- Directed by: Alfred Vohrer
- Screenplay by: Ladislas Fodor
- Based on: The Hand of Power by Edgar Wallace
- Produced by: Horst Wendlandt
- Starring: Joachim Fuchsberger; Siv Mattson; Wolfgang Kieling; Pinkas Braun; Monika Burg;
- Cinematography: Karl Löb
- Edited by: Jutta Hering
- Music by: Peter Thomas
- Production companies: Rialto Film Preben Philipsen GmbH & Co. KG
- Release date: 17 April 1968 (West Germany);
- Running time: 89 minutes
- Country: West Germany

= Im Banne des Unheimlichen =

1968 film

Im Banne des Unheimlichen (lit.

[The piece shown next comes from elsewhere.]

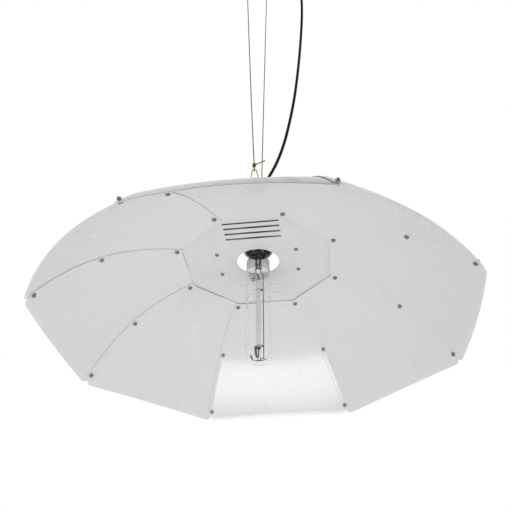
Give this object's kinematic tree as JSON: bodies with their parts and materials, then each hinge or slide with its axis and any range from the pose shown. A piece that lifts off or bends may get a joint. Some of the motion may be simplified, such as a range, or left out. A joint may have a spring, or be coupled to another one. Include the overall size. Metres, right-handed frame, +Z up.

Under the Spell of the Unknown); English title The Zombie Walks, a.k.a. The Hand of Power) is a 1968 West German crime film directed by Alfred Vohrer and starring Joachim Fuchsberger and Siw Mattson.

==Plot==
Scotland Yard's Inspector Higgins (Joachim Fuchsberger) becomes involved in a case that began with the corpse of Sir Oliver supposedly laughing from inside of his own coffin during his funeral. Soon people who were close to Sir Oliver start to get killed. Sir Oliver's brother Sir Cecil swears he saw his dead brother jaunting around the countryside in a skeleton costume. Higgins teams up with reporter Peggy Brand (Siw Mattson) and his bumbling chief Sir Arthur (Hubert von Meyerinck) to unmask the villain who is killing people with a poisoned scorpion ring.

==Production==
The screenplay for the film is based on the novel The Hand of Power by Edgar Wallace.

==Reception==
The film premiered at the "Europa" cinema at Oberhausen in West Germany on April 17, 1968.